Determining File Types in Java

Programmatically determining the type of a file can be surprisingly tricky and there have been many content-based file identification approaches proposed and implemented. There are several implementations available in Java for detecting file types and most of them are largely or solely based on files' extensions. This post looks at some of the most commonly available implementations of file type detection in Java.

Several approaches to identifying file types in Java are demonstrated in this post. Each approach is briefly described, illustrated with a code listing, and then associated with output that demonstrates how different common files are typed based on extensions. Some of the approaches are configurable, but all examples shown here use "default" mappings as provided out-of-the-box unless otherwise stated.

About the Examples

The screen snapshots shown in this post are of each listed code snippet run against certain subject files created to test the different implementations of file type detection in Java.

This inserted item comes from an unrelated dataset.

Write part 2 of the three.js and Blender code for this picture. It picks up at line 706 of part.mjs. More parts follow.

Before covering these approaches and demonstrating the type each approach detects, I list the files under test and what they are named and what they really are.

File
Name
File
Extension
File
Type
Type Matches
Extension Convention?
actualXml.xml xml XML Yes
blogPostPDF   PDF No
blogPost.pdf pdf PDF Yes
blogPost.gif gif GIF Yes
blogPost.jpg jpg JPEG Yes
blogPost.png png PNG Yes
blogPostPDF.txt txt PDF No
blogPostPDF.xml xml PDF No
blogPostPNG.gif gif PNG No
blogPostPNG.jpg jpg PNG No
dustin.txt txt Text Yes
dustin.xml xml Text No
dustin   Text No

Files.probeContentType(Path) [JDK 7]

Java SE 7 introduced the highly utilitarian Files class and that class's Javadoc succinctly describes its use: "This class consists exclusively of static methods that operate on files, directories, or other types of files" and, "in most cases, the methods defined here will delegate to the associated file system provider to perform the file operations."

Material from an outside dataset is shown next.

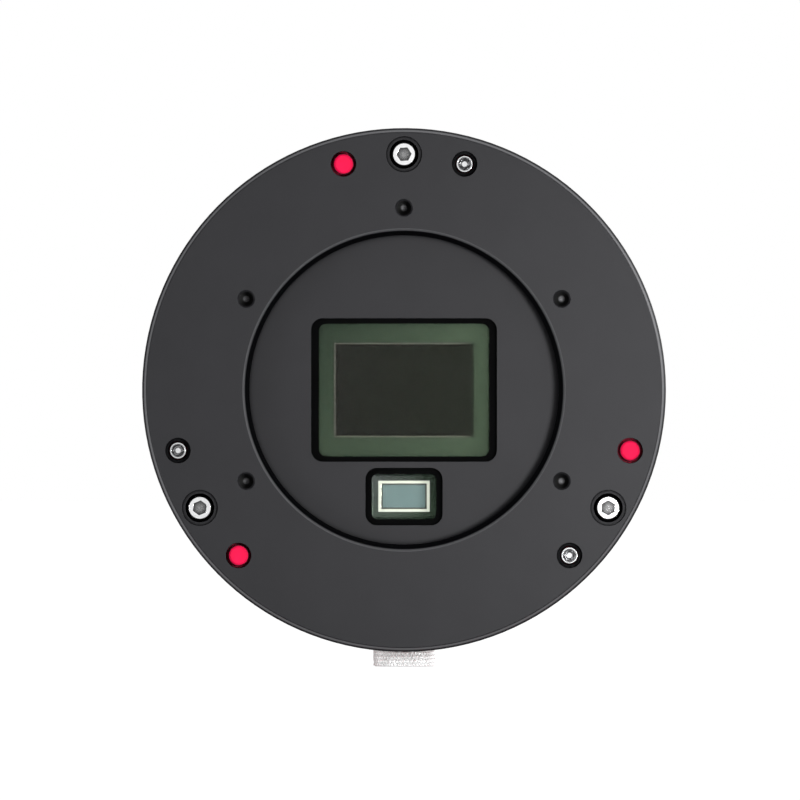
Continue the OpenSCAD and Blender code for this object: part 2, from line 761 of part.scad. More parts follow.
module rear_cover() color(black_anodised) {
    difference() {
        turned([[0, rear_y], [body_r, rear_y], [body_r, camera_l - rim_chamfer],
                [body_r - rim_chamfer, camera_l], [0, camera_l]]);
        translate([0, 0, fan_z]) {
            rod(grille_r, rear_y - 1, camera_l + 1);
            places(fan_corners) {
                rod(m3_r + 0.1, rear_y - 1, camera_l + 1);
                rod(2.9, camera_l - 1.9, camera_l + 1);
            }
        }
        for (a = six_offset_angles) polar(rear_screw_r, a) {
            rod(1.35, rear_y - 1, camera_l + 1);
            rod(2.6, camera_l - 1.8, camera_l + 1);
        }
        translate([jack_x, 0, pcb_z - 5.6]) rod(4.6, rear_y - 1, camera_l + 1);
        slab(rear_y - 1, camera_l + 1) translate([usb3_x, pcb_z - usb3_size[1] / 2])
            rounded_rect([usb3_size[0] + 0.4, usb3_size[1] + 0.4], 1);
        for (x = hub_x) slab(rear_y - 1, camera_l + 1) translate([x, pcb_z - hub_size[1] / 2])
            rounded_rect([hub_size[0] + 0.4, hub_size[1] + 0.4], 0.7);
    }
    translate([0, 0, fan_z]) slab(camera_l - 2, camera_l) grille();
}

module rear_cover_screws() color(steel) for (a = six_offset_angles) polar(rear_screw_r, a)
    to_front(camera_l - 1.8) screw(2.4, 1.6, 1.2, 12, 2, 1);

// ---- Assembly ----

tilt_plate();
red_plugs();
light_seal_ring();
pull_screw_top();
pull_screw_left();
pull_screw_right();
push_screw_top();
push_screw_left();
push_screw_right();
front_housing();
chamber_cover();
chamber_cover_screws();
chamber_oring();
window_gasket();
main_window();
guide_window();
window_heater();
window_retainer();
retainer_screws();
main_sensor_package();
main_sensor_die();
main_sensor_glass();
guide_sensor_package();
guide_bond_frame();
guide_sensor_die();
guide_sensor_glass();
sensor_board();
sensor_standoffs();
sensor_board_screws();
sensor_cable();
cold_finger();
insulation_ring();
peltier_plates();
peltier_pellets();
power_wires();
cable_seal();
heat_sink_gasket();
heat_sink();
heat_sink_screws();
desiccant_cap();
desiccant_oring();
desiccant_tube();
desiccant_tablets();
rear_housing();
housing_screws();
fan_frame();
fan_rotor();
fan_magnet();
fan_shaft();
fan_bearings();
fan_stator();
fan_screws();
main_board();
board_chips();
dc_jack();
usb3_port();
hub_ports();
port_inserts();
rear_cover();
rear_cover_screws();
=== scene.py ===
"""Looks of the cooled astronomy camera: finishes for every part, machined detail, studio light and camera.

Lengths are metres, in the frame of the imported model: -Y is the front, +Z is up, and the optical axis is
the Y axis.
"""

import json
import math

import bmesh
import bpy
from mathutils import Matrix, Vector

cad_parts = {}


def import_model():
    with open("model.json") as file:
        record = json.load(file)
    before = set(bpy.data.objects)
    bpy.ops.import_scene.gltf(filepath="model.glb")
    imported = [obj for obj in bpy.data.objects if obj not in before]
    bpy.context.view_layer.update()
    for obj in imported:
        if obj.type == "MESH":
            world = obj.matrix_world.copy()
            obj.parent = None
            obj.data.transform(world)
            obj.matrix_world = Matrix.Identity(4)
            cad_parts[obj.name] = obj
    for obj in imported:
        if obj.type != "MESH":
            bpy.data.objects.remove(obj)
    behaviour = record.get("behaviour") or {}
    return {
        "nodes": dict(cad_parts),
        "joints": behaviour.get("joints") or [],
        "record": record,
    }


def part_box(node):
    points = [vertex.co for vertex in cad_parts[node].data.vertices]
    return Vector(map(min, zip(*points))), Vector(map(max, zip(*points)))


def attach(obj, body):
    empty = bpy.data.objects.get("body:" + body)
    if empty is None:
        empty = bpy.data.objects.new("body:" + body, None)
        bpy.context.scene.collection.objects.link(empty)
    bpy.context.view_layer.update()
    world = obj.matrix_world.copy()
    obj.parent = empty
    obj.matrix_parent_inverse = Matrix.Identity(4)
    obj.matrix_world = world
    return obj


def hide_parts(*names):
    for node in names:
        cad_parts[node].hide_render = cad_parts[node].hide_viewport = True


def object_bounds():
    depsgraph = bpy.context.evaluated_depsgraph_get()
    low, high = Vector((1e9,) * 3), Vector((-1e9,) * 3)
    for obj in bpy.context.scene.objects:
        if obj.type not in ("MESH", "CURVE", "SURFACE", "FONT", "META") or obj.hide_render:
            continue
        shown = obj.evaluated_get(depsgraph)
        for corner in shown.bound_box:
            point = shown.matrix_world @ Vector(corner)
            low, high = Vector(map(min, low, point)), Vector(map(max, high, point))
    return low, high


MM = 0.001
FULL_TURN = 2 * math.pi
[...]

The java.nio.file.Files class provides the method probeContentType(Path) that "probes the content type of a file" through use of "the installed FileTypeDetector implementations" (the Javadoc also notes that "a given invocation of the Java virtual machine maintains a system-wide list of file type detectors").

/**
 * Identify file type of file with provided path and name
 * using JDK 7's Files.probeContentType(Path).
 *
 * @param fileName Name of file whose type is desired.
 * @return String representing identified type of file with provided name.
 */
public String identifyFileTypeUsingFilesProbeContentType(final String fileName)
{
   String fileType = "Undetermined";
   final File file = new File(fileName);
   try
   {
      fileType = Files.probeContentType(file.toPath());
   }
   catch (IOException ioException)
   {
      out.println(
           "ERROR: Unable to determine file type for " + fileName
              + " due to exception " + ioException);
   }
   return fileType;
}

When the above Files.probeContentType(Path)-based approach is executed against the set of files previously defined, the output appears as shown in the next screen snapshot.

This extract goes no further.